Something about it, being surrounded by the happy little voices, joining in their laughter, looking down into the twinkling eyes (and sometimes up at them) and putting my thoughts about God into their heads was the next thing to heaven for me. I planned all week for it, gathered new supplies and ideas, and was as crazy over it as one woman at my church over the VBS program of which she was the leader. Seeing the children happy, employed and united instead of running around the church parking lot and giving headaches to their parents, left me feeling delighted.

And then I'd pull out the book.

I'd read as long as I could. I was quite unaware of the wide eyes that were watching me, the little hands that laid aside whatever they were doing and found their places on little laps or the minds that were turning quickly with wholesome, biblical thoughts. How could I have known?

Years down the road, long after I had moved elsewhere and began attending another church, in another state, with other friends, I'd keep that love of teaching children with me, and it was that same love that helped and spurred me onward as I helped to home school my eight younger siblings throughout my high school years. That pastime of reading stories to children would become a passion for telling stories to children, eventually writing them - for both children and adults. It's never left me and only grown.

But the story isn't over yet.

Ten years later, I sit at a table with some of the same young people who were my avid students of the past. Their mother smiles at me, smiles at one of them in particular, and tells me that my tradition, however small, is still being kept.

Because her daughter is running it now.

Every Sunday at that same church, when the lights in the auditorium are off and the children are running off to play in the parking lot and unknowingly give their parents headaches, my young shadow pulls out her handmade canvas bag, gathers her little class of children under the covering of the building, and sits in a circle with them on a small corner of the sidewalk. She hands them the coloring books, the crayons, the games, the prizes, and together they revel in masterpieces.

And then she reads. While the words are flying expressively from her lips, the children watch; mouths open, hearts beating, eyes flashing, minds spinning.

They are captivated.

And the tradition goes on. It is just a small thing, this story of the connection from me to my friend's daughter, once the little girl who sat in my shadow and listened to my stories. But what it represents is not. The torch I carried so enthusiastically and waved with joy would be carried and waved by one of the little people who watched me so intently those Sundays. How could I have known?

I couldn't have. I didn't.

This act of remembrance makes me think. What other kinds of torches am I passing to those hearts that beat for me, those eyes that gaze upon me, those hands that reach upward? You never know. The things I am doing today may very well be flaming torches preparing to be passed on to the next generation.

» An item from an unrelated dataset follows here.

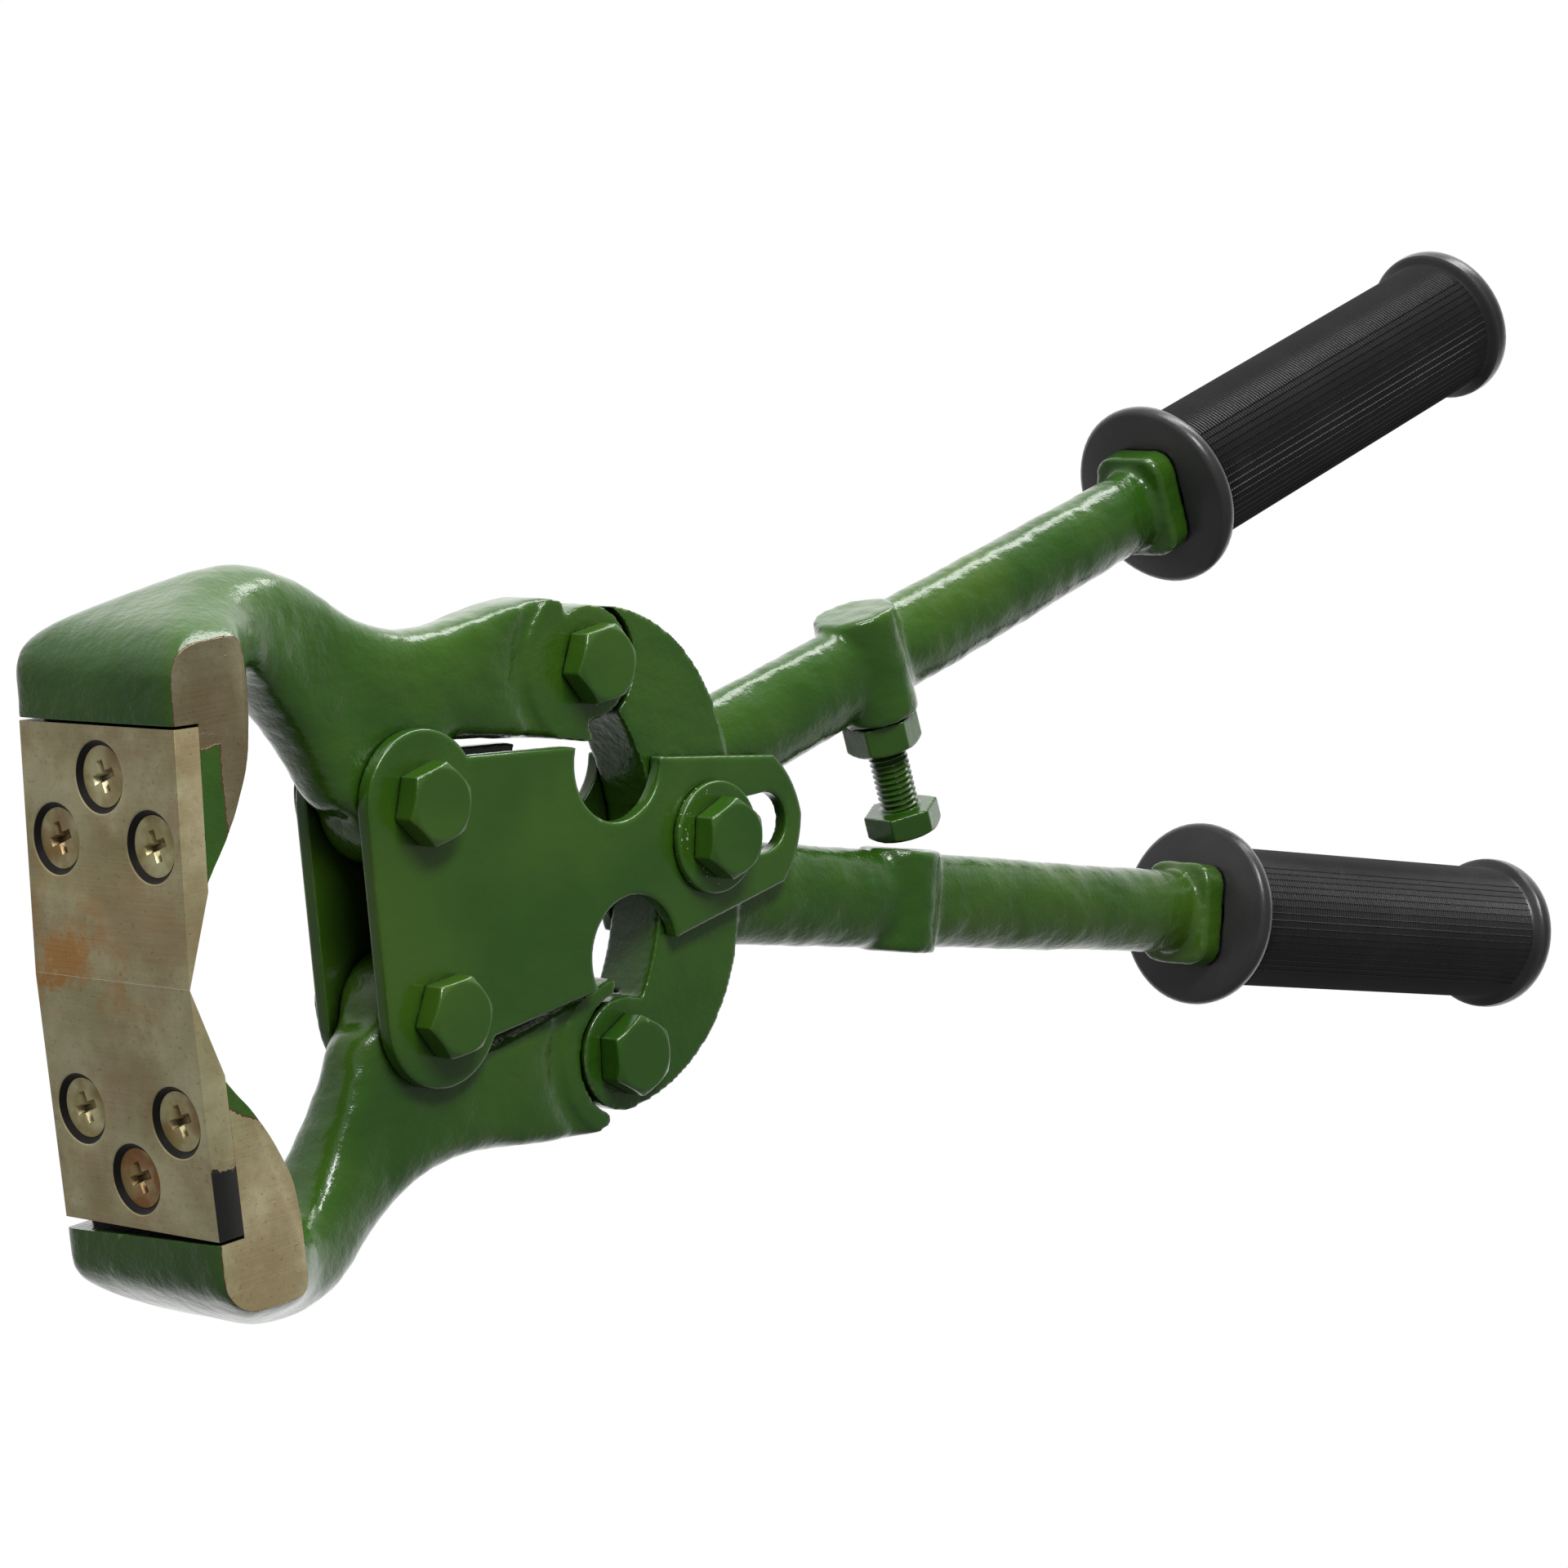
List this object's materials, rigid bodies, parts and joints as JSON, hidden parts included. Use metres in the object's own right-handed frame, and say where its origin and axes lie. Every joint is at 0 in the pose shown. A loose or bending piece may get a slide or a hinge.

Maybe I should be doing them well. Quite well.

Just maybe.


Lady Ruth Ann said...

oh wow. those are good thoughts. A lot of times I don't even think about the long lasting effect what I do has on others. Thank you for the reminder.

rbrgoats said...

Diddo Ruth!
Hey, Sarah, glad to know you're 'finally' back from your trip!!! ;D
Hope you had fun, minus all the uh...adventures... you girls had!!! :D
God is good, isn't He???
Sarah P. :D

Anonymous said...


It was fun to see this story make its way to your blog after hearing it 'round the table with those dear friends of both of ours :) What fun memories....

Much love always,
Mrs. D.

Anonymous said...

This is wonderful! I love it!!

What an impact we have on others.

Anonymous said...

Hearing how a treasured memory can become such an inspiration to others is wonderful! I know there were many other ways you have made an impact upon my girls in such a positive manner, with much ambition to go with it. They desire to be "flaming torches" and it makes me smile!